Task prompt: Within the data below, state how many lines contain the string "behind". Provide the number only.
══ Dataset records ══
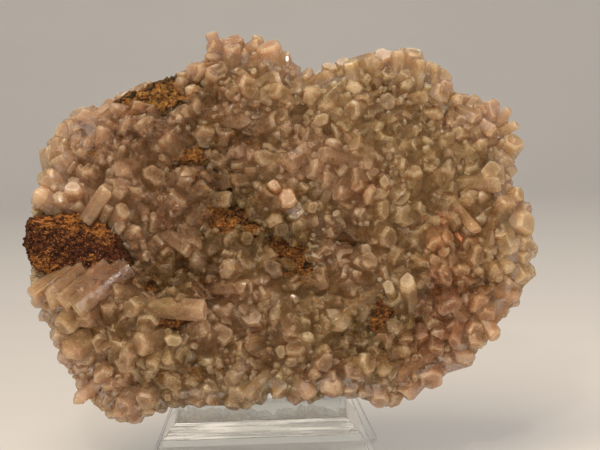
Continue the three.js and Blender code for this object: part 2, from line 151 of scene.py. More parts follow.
═══
══ Dataset records ══
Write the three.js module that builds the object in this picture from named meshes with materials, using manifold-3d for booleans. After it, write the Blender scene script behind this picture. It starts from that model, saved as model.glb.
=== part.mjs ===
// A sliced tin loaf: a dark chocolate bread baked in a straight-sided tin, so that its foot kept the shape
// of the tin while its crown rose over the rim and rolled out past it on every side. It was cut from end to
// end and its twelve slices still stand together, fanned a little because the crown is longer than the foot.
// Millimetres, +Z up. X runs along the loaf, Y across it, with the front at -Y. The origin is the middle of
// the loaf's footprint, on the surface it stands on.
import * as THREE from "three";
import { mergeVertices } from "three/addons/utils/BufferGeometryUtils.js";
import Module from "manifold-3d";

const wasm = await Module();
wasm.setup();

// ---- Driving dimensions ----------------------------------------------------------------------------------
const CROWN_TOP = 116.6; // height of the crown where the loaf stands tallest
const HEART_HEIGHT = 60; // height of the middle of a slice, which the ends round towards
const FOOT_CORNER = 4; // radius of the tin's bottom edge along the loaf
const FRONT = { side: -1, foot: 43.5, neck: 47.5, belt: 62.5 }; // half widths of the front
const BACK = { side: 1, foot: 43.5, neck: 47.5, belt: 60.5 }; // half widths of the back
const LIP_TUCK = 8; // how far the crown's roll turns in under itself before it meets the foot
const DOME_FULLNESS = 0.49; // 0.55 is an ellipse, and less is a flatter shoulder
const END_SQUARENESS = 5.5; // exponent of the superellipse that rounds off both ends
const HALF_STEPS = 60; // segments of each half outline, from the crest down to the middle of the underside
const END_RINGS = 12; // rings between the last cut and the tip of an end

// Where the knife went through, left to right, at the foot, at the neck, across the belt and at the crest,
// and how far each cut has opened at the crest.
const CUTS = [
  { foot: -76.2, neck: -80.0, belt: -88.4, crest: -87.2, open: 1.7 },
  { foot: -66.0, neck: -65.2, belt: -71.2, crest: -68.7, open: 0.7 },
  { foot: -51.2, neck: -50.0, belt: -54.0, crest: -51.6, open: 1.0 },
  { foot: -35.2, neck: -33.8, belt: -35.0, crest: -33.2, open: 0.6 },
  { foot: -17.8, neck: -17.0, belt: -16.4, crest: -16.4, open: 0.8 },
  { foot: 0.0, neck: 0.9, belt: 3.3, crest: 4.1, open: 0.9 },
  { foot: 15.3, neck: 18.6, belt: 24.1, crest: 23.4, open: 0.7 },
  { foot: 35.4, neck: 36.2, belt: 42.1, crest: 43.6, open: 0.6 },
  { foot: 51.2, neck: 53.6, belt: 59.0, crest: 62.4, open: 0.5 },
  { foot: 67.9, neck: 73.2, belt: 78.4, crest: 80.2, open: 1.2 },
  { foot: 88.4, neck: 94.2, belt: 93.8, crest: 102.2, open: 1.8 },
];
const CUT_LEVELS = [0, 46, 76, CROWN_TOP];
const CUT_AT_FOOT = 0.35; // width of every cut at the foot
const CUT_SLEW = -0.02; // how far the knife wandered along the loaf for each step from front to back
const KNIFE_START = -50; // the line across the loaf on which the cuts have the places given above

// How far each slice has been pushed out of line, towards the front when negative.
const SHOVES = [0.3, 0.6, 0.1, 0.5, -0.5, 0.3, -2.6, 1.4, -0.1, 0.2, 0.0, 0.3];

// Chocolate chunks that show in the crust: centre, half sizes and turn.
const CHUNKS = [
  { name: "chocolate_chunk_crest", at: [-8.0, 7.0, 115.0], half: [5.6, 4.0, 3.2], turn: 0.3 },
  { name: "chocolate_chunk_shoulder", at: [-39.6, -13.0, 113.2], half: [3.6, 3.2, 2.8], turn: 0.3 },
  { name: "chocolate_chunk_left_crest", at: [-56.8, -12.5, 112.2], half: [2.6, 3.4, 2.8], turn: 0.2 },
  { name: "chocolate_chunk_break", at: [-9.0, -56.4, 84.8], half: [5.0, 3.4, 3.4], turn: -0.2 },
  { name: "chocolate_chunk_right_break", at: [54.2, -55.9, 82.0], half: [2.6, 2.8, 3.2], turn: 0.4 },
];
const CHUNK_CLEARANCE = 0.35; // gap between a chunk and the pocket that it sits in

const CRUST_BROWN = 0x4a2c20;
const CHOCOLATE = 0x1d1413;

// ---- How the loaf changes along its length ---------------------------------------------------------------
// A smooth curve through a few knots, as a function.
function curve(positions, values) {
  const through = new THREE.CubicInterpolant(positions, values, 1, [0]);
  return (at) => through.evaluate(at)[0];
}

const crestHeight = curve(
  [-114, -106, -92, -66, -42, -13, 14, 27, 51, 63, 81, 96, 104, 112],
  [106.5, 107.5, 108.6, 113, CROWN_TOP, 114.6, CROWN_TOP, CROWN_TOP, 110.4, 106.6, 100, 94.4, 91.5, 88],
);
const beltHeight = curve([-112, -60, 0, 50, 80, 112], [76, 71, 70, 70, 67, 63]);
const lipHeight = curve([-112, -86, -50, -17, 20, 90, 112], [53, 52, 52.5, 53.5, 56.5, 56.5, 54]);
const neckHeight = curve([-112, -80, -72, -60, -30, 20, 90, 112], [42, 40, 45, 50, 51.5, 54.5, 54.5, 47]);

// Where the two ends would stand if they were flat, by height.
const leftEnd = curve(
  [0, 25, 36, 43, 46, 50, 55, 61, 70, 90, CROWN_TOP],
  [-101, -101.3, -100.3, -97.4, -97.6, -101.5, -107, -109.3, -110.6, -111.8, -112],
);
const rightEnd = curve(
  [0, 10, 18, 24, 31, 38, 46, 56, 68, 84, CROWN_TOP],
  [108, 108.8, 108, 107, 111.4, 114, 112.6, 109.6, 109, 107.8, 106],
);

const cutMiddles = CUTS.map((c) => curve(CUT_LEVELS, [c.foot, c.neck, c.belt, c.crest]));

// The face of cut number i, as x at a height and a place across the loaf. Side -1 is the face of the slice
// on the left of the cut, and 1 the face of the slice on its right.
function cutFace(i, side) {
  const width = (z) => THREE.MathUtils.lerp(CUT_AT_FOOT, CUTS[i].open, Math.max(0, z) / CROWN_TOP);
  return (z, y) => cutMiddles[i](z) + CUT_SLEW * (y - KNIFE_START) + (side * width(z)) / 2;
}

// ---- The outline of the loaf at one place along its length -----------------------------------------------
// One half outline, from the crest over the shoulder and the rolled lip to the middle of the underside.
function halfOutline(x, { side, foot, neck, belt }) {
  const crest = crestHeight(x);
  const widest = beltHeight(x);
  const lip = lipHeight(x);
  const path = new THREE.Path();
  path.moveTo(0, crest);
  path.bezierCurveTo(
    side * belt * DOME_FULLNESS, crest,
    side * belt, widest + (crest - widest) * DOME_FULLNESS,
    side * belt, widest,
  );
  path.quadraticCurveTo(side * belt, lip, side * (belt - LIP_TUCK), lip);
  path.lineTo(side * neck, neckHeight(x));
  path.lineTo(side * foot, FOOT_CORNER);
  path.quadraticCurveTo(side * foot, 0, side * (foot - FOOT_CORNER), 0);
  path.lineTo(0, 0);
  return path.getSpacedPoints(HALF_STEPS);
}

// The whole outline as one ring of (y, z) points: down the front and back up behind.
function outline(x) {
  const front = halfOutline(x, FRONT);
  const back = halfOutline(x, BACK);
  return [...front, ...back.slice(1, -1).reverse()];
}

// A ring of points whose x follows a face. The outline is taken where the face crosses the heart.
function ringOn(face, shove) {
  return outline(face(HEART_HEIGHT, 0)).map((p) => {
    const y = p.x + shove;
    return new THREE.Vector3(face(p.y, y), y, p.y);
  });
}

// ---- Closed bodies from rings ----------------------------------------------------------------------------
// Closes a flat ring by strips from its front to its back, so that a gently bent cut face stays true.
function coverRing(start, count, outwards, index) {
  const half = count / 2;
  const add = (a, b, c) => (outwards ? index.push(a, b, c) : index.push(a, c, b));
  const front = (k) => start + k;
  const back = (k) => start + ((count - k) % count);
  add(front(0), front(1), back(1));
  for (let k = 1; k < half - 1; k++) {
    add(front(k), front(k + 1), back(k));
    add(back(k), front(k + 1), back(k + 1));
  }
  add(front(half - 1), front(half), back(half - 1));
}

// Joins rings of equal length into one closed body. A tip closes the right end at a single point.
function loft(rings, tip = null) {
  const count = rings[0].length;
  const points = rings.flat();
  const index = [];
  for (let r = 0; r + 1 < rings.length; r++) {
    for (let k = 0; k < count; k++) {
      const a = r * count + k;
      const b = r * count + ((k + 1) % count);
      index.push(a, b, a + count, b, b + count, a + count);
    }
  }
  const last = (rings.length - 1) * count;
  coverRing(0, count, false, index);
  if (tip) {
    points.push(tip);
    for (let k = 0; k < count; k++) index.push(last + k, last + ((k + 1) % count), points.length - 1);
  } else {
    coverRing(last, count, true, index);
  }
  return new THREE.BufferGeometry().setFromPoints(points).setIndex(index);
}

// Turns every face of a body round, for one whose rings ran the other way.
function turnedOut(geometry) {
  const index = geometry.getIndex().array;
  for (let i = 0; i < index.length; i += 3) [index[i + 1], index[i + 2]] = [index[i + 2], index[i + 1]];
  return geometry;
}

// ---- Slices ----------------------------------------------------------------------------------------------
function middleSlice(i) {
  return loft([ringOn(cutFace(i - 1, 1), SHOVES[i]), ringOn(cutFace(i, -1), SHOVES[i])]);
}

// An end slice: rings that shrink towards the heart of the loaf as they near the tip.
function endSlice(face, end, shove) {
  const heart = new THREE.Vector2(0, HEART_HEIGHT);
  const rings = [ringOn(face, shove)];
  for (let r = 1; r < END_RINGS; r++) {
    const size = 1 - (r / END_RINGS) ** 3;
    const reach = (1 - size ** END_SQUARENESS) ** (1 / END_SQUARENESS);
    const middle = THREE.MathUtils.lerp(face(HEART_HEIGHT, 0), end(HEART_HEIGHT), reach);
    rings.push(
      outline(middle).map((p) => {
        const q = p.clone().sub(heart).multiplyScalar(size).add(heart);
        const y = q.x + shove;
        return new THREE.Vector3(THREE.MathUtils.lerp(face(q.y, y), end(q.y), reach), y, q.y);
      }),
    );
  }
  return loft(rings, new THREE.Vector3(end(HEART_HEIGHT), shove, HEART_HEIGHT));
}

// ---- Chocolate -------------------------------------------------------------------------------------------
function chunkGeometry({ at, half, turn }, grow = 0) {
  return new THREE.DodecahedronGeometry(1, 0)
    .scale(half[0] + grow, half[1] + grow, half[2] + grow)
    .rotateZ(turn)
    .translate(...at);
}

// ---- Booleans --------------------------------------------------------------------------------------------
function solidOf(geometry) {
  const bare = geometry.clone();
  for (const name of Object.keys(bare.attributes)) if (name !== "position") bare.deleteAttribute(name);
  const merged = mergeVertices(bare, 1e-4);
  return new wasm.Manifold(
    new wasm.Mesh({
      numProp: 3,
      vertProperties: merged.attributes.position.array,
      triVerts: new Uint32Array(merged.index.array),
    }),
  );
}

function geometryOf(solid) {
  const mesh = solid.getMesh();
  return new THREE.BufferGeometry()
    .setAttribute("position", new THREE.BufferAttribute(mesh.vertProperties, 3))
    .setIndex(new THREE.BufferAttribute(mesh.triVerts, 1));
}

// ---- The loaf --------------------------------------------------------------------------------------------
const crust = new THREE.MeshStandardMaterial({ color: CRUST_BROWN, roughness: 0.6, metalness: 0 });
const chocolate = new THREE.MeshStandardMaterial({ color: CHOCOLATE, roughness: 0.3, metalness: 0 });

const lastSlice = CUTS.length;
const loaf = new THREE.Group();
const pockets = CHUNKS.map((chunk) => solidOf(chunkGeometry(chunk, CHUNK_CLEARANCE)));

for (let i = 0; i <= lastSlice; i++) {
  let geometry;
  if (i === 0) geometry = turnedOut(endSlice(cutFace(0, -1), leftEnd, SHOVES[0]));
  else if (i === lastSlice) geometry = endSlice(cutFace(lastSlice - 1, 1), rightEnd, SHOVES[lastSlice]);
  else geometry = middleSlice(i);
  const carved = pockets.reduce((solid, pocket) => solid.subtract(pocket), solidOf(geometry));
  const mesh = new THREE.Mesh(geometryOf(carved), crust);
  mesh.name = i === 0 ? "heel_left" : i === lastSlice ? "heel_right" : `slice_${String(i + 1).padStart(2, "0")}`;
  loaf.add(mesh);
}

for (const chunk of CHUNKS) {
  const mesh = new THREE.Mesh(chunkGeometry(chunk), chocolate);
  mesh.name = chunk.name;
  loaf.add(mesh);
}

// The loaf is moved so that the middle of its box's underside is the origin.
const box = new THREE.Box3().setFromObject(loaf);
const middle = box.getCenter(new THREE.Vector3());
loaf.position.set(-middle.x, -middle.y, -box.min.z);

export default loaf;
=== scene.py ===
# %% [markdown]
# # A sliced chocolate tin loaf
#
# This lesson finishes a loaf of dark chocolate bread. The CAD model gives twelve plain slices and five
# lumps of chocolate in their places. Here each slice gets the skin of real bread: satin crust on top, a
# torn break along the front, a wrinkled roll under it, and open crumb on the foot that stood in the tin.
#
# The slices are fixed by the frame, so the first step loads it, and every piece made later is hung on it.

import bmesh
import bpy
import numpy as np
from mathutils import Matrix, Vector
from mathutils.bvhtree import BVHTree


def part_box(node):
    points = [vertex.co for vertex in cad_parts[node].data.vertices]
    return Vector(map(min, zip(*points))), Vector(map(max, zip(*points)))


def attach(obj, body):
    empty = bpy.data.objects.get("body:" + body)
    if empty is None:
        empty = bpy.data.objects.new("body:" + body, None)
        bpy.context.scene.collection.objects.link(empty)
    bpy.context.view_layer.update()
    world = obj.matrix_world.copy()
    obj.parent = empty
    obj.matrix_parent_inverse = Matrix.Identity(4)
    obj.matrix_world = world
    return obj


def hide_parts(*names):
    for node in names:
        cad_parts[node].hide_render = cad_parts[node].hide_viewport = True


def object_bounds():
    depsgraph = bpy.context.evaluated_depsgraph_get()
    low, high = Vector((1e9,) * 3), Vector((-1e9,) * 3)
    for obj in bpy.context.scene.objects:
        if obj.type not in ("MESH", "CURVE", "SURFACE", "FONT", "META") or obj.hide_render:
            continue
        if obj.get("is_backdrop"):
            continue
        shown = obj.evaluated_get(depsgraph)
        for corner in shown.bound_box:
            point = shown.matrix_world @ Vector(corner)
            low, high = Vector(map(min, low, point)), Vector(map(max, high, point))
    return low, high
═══
══ Dataset records ══
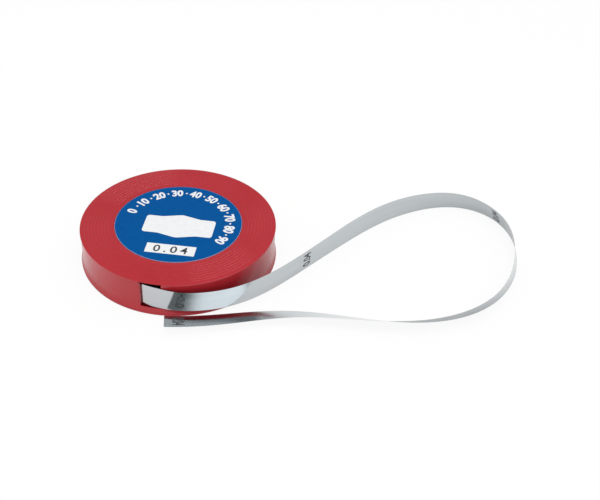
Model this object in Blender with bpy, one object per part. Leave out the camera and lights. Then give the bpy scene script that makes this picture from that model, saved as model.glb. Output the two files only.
═══
Worked answer: 2